Good morning and welcome to this, the sixth Kaleidoscope academic conference. I bring greetings from ITU Secretary-General Hamadoun Touré, who of course is an alumnus of this university.

So firstly, let me thank Bonch-Bruevich Saint-Petersburg State University of Telecommunications for hosting the event in these excellent facilities, and Professor Sergey Bachevsky for his kind welcome. My sincere thanks are also due to the Ministry of Communications and Mass Media for the many years it has supported ITU, and this Kaleidoscope in particular. I would like to thank all the distinguished members of the top table for being here this morning to greet us.

I also thank the members of the Host Committee, chaired by Mr Rashid Ismailov without whom this event would not have been possible, and especially Andrey Koucheryavy for all his efforts.

I would also like to thank our generous sponsor, SES (Luxembourg), for the prize money that will be awarded to the authors of the best papers.

Let me express my gratitude to our partnering organizations: Expo Telecom (Russian Federation), TTC (Japan), Waseda University (Japan), the Institute of Image Electronics Engineers of Japan (I.I.E.E.J.), the European Academy for Standardization (EURAS), the University of the Basque Country (Spain), and Tampere University of Technology (Finland).

In addition I would like to thank our technical sponsors, the Popov Society of the Russian Federation, the Institute of Electrical and Electronics Engineers (IEEE) and IEEE Communication Society, and the Institute of Electronics, Information and Communication Engineers of Japan (IEICE).

Ladies and gentlemen, it is a great pleasure to be here with you today. I have very fond memories of each of the five previous Kaleidoscope conferences and, as this will be my last Kaleidoscope as Director of TSB, it is particularly rewarding to see the conference has developed to such an extent and is being hosted by such an illustrious university.

The conference has undoubtedly become one of the highlights on the ITU’s annual programme of events and this year is no different, with an exciting agenda ahead.

The 34 papers selected for presentation, from the 98 papers submitted from 39 different countries, are published in both IEEE Xplore Digital Library and the Kaleidoscope proceedings, which you should have all received on CD. I must thank those who undertook the difficult task of selecting the papers most-deserving of presentation and, in particular, Dr Kai Jakobs, Chair of the Technical Programme Committee who unfortunately is unable to be with us due to a family concern. The best papers will be also evaluated for publication in IEEE Communications Magazine.

A prize fund totaling USD 10,000 will be awarded to the authors of the three best papers and Young Author Recognition certificates will be issued in specification recognition of contribution from youth.

This event will include the fourth Jules Verne’s Corner, which this year takes the theme, “Heart to heart communication”, imagining a world in which pheromones act as carrier substances in ‘nanonetworks’ enabling electromagnetic or molecular communications between human beings.  

Ideas presented at these conferences have invigorated our standardization work.
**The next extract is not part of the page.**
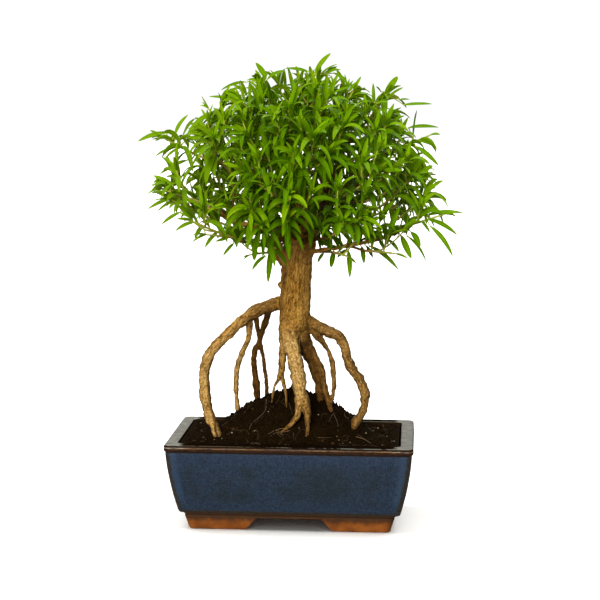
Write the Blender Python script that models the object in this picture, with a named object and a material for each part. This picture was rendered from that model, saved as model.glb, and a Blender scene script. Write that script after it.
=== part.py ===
"""Serissa bonsai with exposed roots, standing in a glazed rectangular pot.

Everything is worked out in millimetres about the centre of the pot on the
surface it stands on (X to the right along the pot, Y away from the front, Z up)
and turned into metres where the meshes are made. At the end one empty moves the
whole object so that its origin is the middle of its own footprint.
"""
import math

import bmesh
import bpy
import numpy as np
from mathutils import Vector
from mathutils.bvhtree import BVHTree

for thing in list(bpy.data.objects):
    bpy.data.objects.remove(thing, do_unlink=True)

MM = 0.001
GAP = 0.3  # clearance kept between pieces that touch

# ---- pot -------------------------------------------------------------------
RIM_LENGTH = 151.0
RIM_DEPTH = 85.0
RIM_TOP = 54.5
RIM_BAND = 4.3  # height of the lip round the top
RIM_LAND = 8.0  # width of the flat top of the lip
BODY_TOP_LENGTH, BODY_TOP_DEPTH = 149.4, 83.2
BODY_LOW_LENGTH, BODY_LOW_DEPTH = 136.0, 71.2
BODY_LOW = 11.0  # where the glazed body ends above the bare clay base
BASE_TOP_LENGTH, BASE_TOP_DEPTH = 130.0, 67.0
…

Indeed, so many of the telecommunications industry’s major transformations have come from academic research, which is why I have always been very keen to increase academia’s participation in ITU.

Last year’s keynote address by Akihiro Nakao on “deeply programmable networks” at the 2013 Kaleidoscope conference at Kyoto University gave impetus to the work on software-defined networking (SDN) in ITU-T.  
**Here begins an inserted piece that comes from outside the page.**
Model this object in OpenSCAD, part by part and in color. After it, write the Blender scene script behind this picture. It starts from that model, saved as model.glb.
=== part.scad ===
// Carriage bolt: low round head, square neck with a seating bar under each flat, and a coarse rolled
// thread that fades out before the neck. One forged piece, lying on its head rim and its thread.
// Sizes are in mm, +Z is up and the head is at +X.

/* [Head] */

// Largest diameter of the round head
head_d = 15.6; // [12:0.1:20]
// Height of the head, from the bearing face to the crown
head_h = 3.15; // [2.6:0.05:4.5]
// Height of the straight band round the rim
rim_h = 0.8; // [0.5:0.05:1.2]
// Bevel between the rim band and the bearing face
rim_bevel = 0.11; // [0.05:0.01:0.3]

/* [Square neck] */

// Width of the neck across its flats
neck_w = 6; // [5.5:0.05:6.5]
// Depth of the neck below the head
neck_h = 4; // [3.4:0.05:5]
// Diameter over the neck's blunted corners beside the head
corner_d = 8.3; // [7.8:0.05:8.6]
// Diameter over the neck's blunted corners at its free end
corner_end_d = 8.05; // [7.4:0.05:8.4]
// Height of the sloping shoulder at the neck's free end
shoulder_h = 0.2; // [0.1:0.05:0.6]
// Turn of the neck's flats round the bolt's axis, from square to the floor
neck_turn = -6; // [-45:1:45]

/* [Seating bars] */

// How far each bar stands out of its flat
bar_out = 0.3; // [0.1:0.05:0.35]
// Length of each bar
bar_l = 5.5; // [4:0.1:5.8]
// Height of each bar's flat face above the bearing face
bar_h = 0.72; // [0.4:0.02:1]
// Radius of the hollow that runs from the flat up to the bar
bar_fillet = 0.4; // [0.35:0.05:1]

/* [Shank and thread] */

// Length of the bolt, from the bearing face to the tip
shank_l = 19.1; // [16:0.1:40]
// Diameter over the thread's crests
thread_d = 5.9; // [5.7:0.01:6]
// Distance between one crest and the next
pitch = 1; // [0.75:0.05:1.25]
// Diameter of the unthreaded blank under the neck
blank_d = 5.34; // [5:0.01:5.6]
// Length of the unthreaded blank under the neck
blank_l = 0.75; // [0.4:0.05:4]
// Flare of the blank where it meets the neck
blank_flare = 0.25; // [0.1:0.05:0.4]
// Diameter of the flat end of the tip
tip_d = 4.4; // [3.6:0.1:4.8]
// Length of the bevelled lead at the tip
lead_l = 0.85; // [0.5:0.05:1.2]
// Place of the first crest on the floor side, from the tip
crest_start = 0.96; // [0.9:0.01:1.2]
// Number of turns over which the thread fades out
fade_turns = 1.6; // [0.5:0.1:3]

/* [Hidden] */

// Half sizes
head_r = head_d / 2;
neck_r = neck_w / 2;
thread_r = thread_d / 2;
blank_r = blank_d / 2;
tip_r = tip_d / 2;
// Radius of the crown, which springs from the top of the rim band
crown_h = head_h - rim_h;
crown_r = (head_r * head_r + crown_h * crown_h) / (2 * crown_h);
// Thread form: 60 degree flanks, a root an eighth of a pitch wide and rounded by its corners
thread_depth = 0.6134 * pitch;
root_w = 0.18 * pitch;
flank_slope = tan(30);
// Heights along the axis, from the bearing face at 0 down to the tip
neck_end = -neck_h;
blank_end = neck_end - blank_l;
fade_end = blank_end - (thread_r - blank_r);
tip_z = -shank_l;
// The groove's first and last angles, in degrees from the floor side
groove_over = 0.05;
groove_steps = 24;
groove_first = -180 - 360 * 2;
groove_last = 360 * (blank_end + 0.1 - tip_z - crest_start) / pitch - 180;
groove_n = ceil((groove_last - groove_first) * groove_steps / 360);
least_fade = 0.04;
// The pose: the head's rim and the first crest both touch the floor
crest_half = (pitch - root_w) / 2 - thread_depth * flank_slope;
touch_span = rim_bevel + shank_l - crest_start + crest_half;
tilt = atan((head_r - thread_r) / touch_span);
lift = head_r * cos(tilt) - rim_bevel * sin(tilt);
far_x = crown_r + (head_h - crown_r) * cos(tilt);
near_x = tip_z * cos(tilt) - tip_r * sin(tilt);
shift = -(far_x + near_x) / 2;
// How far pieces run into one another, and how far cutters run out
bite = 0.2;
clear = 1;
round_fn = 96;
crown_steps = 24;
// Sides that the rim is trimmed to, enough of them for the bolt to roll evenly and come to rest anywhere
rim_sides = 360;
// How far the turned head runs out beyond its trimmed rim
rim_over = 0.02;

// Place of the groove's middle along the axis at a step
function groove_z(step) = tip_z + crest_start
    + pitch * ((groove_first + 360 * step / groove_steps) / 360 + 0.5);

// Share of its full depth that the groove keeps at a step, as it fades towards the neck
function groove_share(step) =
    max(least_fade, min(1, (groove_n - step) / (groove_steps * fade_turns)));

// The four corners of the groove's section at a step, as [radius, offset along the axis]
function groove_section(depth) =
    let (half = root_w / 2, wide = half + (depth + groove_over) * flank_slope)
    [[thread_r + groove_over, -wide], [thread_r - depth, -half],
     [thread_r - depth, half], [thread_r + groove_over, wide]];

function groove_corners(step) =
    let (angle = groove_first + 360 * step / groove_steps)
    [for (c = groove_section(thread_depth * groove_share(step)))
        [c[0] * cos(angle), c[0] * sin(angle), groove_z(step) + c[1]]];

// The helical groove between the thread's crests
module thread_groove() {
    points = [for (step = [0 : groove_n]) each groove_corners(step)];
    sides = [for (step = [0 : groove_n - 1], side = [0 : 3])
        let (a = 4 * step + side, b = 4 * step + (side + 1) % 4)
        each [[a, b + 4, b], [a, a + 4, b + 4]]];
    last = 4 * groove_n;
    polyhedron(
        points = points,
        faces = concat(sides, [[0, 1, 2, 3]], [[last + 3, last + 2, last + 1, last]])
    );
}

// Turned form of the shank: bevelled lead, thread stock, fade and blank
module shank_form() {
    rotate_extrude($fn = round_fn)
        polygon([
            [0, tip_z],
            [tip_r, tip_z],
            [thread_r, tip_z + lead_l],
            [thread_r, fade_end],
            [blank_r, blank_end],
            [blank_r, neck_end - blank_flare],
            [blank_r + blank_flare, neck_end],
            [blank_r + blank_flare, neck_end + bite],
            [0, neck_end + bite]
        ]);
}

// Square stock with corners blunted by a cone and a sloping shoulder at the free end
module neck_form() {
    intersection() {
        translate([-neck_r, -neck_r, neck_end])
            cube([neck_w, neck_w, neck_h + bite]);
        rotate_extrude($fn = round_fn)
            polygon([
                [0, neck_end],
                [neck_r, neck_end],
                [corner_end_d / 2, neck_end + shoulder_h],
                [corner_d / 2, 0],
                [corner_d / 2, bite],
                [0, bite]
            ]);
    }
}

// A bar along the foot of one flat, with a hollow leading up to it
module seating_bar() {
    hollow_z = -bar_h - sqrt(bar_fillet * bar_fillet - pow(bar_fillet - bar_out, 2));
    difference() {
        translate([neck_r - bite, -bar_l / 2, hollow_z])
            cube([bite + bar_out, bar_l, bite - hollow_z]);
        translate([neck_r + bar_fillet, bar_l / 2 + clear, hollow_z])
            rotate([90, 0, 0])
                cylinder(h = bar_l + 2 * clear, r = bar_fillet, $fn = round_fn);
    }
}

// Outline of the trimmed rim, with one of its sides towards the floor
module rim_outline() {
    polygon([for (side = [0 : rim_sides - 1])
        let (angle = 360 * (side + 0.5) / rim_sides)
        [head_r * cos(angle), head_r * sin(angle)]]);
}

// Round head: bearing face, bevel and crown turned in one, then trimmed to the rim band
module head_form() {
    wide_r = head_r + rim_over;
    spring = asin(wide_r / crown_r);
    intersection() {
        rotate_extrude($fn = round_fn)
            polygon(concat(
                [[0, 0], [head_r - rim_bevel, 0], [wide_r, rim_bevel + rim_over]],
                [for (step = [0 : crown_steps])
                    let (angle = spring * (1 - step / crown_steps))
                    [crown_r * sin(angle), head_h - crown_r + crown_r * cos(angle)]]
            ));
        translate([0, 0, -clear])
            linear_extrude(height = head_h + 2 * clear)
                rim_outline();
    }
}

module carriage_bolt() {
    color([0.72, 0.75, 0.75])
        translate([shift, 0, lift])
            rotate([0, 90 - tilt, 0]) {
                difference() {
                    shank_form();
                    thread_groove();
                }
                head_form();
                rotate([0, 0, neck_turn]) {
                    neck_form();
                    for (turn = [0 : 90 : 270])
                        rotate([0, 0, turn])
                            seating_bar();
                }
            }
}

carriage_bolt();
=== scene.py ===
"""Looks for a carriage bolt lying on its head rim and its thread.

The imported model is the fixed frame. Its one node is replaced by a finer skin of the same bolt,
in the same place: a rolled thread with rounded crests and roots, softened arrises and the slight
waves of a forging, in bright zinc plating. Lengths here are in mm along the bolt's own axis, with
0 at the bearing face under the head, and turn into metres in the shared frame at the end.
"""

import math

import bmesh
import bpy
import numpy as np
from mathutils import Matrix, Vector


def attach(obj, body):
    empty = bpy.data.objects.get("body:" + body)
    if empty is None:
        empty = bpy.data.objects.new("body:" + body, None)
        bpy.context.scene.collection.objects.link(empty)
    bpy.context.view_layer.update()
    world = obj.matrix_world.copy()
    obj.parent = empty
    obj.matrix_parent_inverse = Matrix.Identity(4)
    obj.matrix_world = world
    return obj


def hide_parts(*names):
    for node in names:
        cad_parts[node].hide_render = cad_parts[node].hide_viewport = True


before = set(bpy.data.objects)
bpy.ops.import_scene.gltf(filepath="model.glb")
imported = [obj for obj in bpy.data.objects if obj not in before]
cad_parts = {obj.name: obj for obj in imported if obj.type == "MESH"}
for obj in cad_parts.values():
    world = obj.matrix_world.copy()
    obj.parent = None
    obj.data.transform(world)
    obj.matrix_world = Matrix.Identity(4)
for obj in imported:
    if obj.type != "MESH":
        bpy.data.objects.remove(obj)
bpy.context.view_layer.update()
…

Now that ICTs are enabling the convergence of entire industry sectors, ITU works with many new industry sectors such as the automotive industry, healthcare providers, utilities and financial institutions. The world is becoming more connected, bound together by ICTs and the common platforms provided by technical standards. Interoperability and compatibility are ever more essential, so conformance to international standards is increasingly important, which is why I initiated in 2008 the ITU Conformance and Interoperability programme. I am very grateful to the Russian Federation for its strong support to this programme in particular by the Central Science Research Telecommunication Institute (ZNIIS), and I am pleased to learn of the work on interoperability of Internet of Things at this university.

Building on the impetus of the Kaleidoscope conferences, the ITU Plenipotentiary Conference in 2010 established an Academia membership category, which became available in early 2011. This was a logical step forward, formalizing an already very healthy relationship, and it was very much spearheaded by ITU-T.
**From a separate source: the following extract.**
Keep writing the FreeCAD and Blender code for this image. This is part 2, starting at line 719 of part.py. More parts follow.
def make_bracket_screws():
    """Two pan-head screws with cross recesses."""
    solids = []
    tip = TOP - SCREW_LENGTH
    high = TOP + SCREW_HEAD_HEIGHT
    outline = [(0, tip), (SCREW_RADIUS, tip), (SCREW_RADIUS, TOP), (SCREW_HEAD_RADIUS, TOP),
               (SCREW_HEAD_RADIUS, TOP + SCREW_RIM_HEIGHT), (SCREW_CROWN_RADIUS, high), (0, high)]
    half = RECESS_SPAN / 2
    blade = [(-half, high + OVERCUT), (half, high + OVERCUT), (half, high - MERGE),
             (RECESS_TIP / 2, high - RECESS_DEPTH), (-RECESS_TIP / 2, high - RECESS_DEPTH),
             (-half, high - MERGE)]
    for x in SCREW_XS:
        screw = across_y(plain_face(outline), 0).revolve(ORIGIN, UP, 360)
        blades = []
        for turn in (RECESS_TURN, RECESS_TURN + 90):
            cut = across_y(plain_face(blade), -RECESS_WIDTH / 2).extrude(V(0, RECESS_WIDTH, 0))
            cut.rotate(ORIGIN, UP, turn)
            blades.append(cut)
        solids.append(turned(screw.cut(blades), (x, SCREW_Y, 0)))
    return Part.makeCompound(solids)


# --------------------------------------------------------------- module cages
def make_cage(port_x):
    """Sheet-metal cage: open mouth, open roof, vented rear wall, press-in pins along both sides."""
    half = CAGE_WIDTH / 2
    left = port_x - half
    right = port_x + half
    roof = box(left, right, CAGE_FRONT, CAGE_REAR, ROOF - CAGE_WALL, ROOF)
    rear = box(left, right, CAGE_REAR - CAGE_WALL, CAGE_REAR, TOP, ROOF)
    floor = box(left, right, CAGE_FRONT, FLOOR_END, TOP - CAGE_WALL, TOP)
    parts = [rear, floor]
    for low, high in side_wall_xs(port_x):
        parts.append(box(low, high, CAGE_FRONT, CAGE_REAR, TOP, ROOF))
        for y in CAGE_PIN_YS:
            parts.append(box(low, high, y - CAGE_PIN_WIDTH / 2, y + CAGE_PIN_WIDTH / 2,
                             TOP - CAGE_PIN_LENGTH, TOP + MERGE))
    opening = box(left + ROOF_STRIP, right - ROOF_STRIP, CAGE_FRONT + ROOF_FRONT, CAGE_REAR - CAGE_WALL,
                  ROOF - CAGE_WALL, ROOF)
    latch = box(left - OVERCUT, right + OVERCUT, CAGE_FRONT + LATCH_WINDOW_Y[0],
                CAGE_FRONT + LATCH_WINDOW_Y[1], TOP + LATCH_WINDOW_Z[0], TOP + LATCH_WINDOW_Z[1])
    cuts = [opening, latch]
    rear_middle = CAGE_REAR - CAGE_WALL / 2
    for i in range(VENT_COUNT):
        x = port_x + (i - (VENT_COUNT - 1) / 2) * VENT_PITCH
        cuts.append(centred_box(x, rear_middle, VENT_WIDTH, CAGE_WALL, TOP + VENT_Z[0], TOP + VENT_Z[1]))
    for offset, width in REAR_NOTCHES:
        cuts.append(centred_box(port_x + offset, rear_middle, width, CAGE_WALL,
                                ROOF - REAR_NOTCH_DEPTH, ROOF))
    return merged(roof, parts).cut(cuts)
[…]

The Academia membership category is growing fast. We have welcomed 63 academic and research institutes to ITU, of which I am please to say 45 are members of ITU-T.
Academic membership is available at a very reduced fee of CHF4000 and CHF2000 for universities in developed and developing nations respectively.

We are now working in collaboration with our Academia members to further develop this relationship and yesterday we had a fruitful workshop and meeting on promoting education in standardization.

It is my hope that this year’s ITU Plenipotentiary Conference in Busan, Republic of Korea will give us an even stronger mandate to engage with academia and research institutes.

The standardization world is in transition. Convergence is blurring the demarcation lines between ICT standards bodies, closer collaboration between them and with the various industry sectors, and academia and research institutes will become ever more crucial. I believe these Kaleidoscope conferences will continue to make a substantial contribution to this effort and will help ensure that ITU’s continuing evolution will maintain it as the core institution to reflect the multi-disciplinary, all-encompassing future of information and communication technologies.

Thank you and I wish you an enjoyable Kaleidoscope conference.